Je n'ai pas l'envie de reprendre l'exercice de ma profession d'aide-soignante dans l'immédiat, je souhaite le faire "par choix", et non "par obligation".
Mes dernières expériences dans ce contexte m'ont minées, et depuis plus de 10 ans, j'excerce le métier d'assistante commerciale, redevenir "soignante" serait compliqué dans l'immédiat.

 
Longtemps attirée par les métiers liés à la mort, si l’on peut le dire ainsi,
J’aimerais avoir la possibilité de faire un stage dans une entreprise de pompes funèbres afin de savoir si j’ai l’envergure, le potientiel, et les qualités requises pour excercer auprès des défunts, et des familles endeuillées.
 
Je me suis renseignée, et effectué plusieurs bilans de compétences,
Le métier d’assistante funéraire me conviendrait parfaitement, de nature, discrète, et ouverte à la fois, très à l’aise quand il faut réconforter et écouter, je sais que ce métier également à profil commercial me plairait, et j’ai envie de le découvrir sur le terrain.
 
J’ai également, au détour des pages WEB, découvert, le métier de Thanatopracteur,
Qui, lui, requiert une année de formation, je décide d’en découvrir plus avant de tenter ma chance, car les écoles ne sont pas du tout situées dans ma région, et cela demandera un sacrifice financier important, entre le logement et le coût de la formation.
 
Dans mon malheur, nous avons eu deux décès très proches dans la famille, mon papa en 2005 et ma sœur en 2006. Je décide donc de demander à l’entreprise de pompes funèbres qui s’est occupée de leurs funérailles respectives de me prendre en stage pendant 3 semaines.
 
Marc et Pierre me reçoivent avec chaleur et me donnent rendez vous le lendemain à 07h.
Marc me fait visiter l’endroit qui a été complètement restauré, c’est magnifique, reposant et une ambiance zen en découle. Les couleurs murales sont douces, une fontaine a été mise dans la salle des familles, c’est vraiment très beau. Tout a été décoré avec goût, les tableaux, les canapés……

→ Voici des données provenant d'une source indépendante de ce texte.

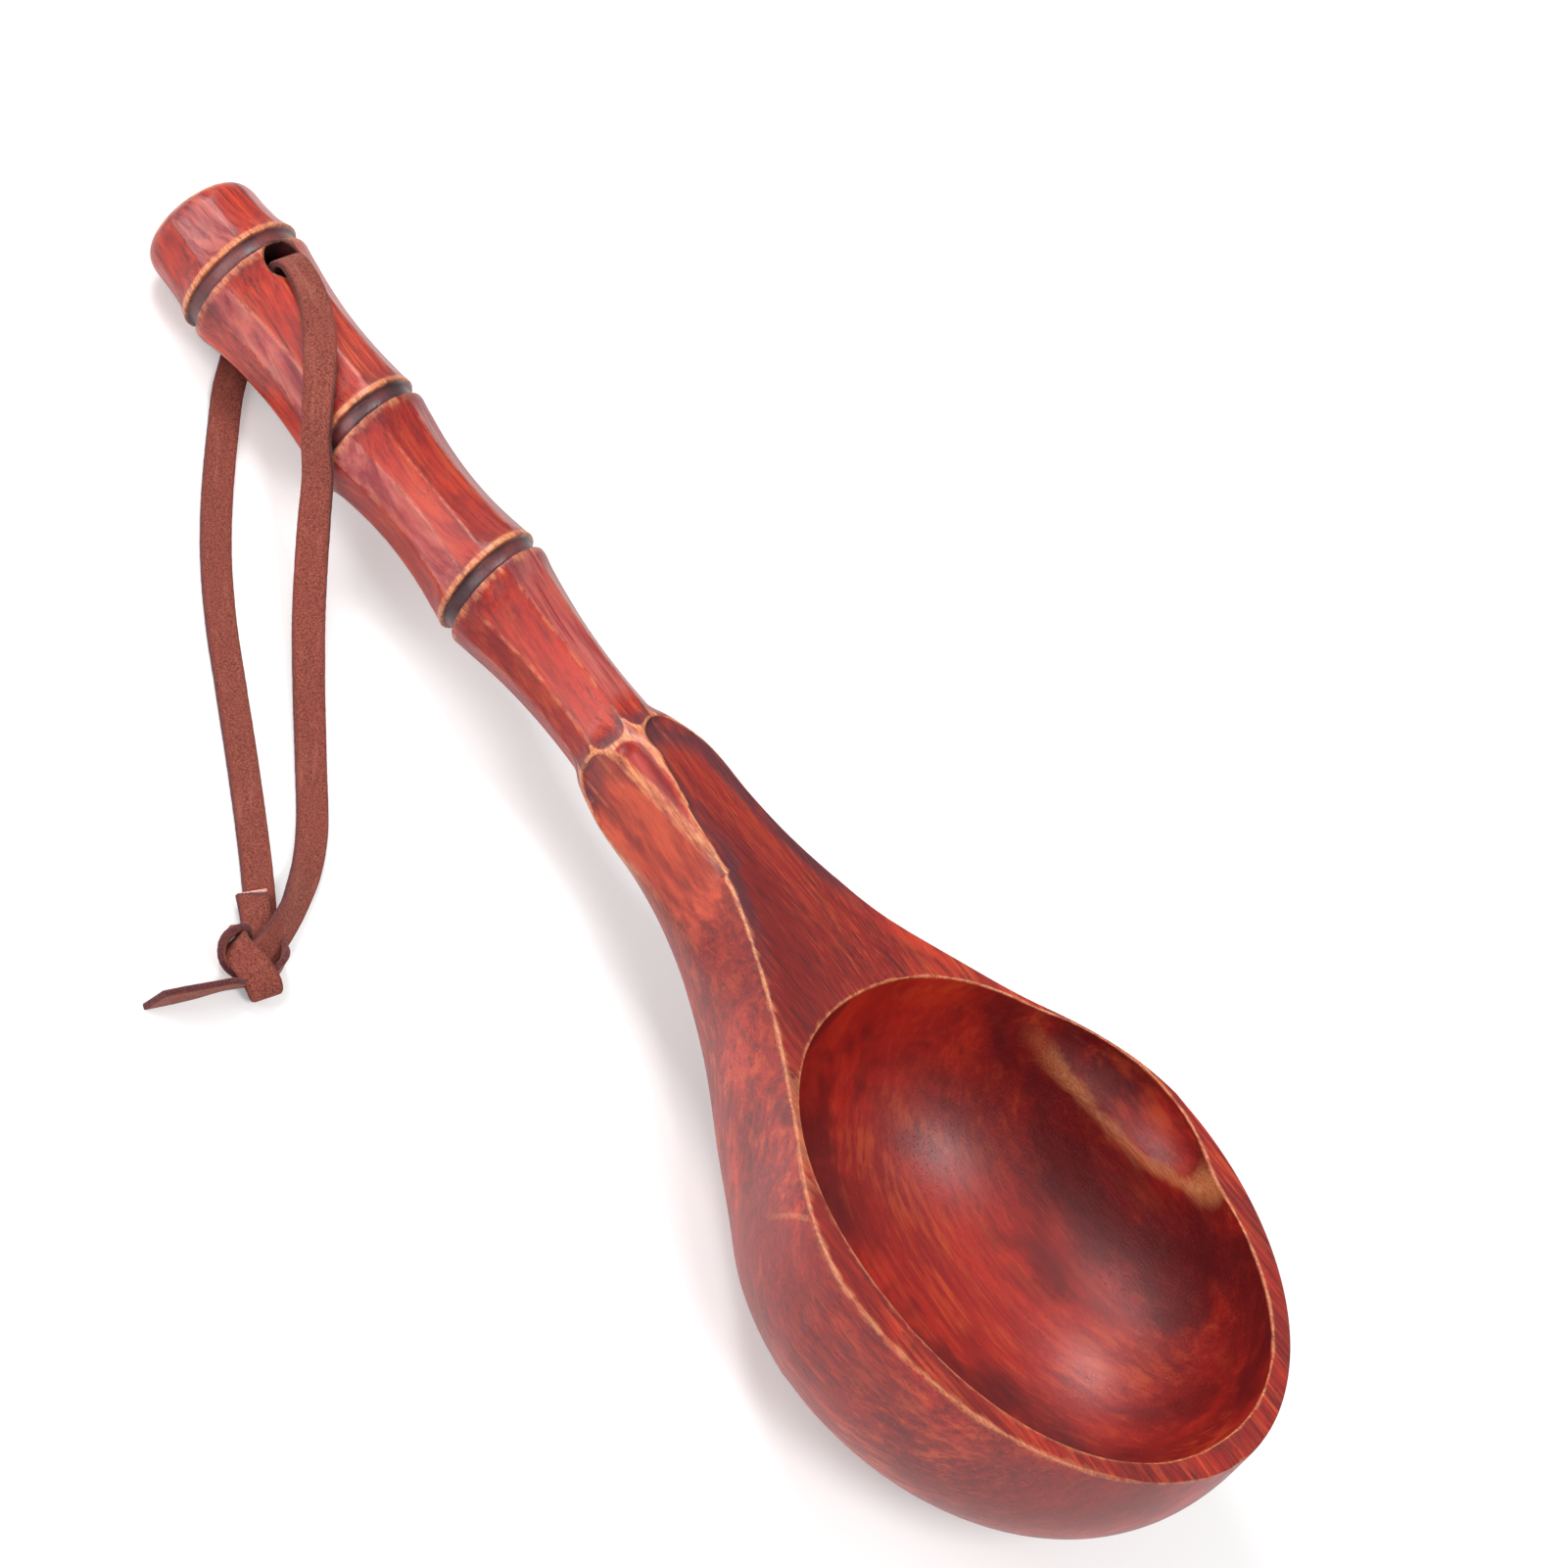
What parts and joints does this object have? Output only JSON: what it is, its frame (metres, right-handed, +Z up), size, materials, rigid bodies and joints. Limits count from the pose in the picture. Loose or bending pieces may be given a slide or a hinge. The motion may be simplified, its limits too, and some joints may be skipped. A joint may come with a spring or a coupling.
{
  "type": "sauna ladle",
  "caption": "Deep oval ladle carved from one block of wood, with a side pouring lip, a cane-like handle and a knotted leather thong through the end of the handle.",
  "frame": {"origin": "centre of the flat foot under the bowl, on the surface that the ladle lies on", "axes": "+X along the ladle towards the tip of the bowl, +Y to the left, the side of the pouring lip, +Z up; the ladle lies as it rests, on its foot and the end of its handle"},
  "size_m": [0.3774, 0.1833, 0.068],
  "materials": {
    "wood": "carved hardwood, stained red-brown, glossy clear finish",
    "leather": "soft brown leather strip, dull"
  },
  "bodies": {
    "ladle": {"ladle": "wood"},
    "thong": {"thong_front_leg": "leather", "thong_back_leg": "leather", "thong_knot": "leather", "thong_long_tail": "leather", "thong_short_tail": "leather"}
  },
  "joints": [
    {"name": "thong_swing", "type": "hinge", "parent": "ladle", "child": "thong", "pos_m": [-0.2749, 0, 0.0175], "axis": [0, 0, 1], "range_deg": [-25, 0]}
  ]
}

Ils disposent de 9 chambres funéraires, ou salons, chacun est décoré de manière différente,
Soft dans tous les cas.
Elles disposent de deux portes. Une sert à la famille, et l’autre au personnel de l’établissement uniquement pour le transport du corps, l’entrée du cercueil, la préparation du salon etc….
Cette porte donne accès à la salle de thanatopraxie, et d’habillage du défunt, aux cercueil que la famille a choisi, aux différents linges, tels que les capitons, croix, recueils de condoléances, draps blancs.
Le garage, enfin, jouxte ces pièces, deux véhicules et deux utilitaires y sont garés.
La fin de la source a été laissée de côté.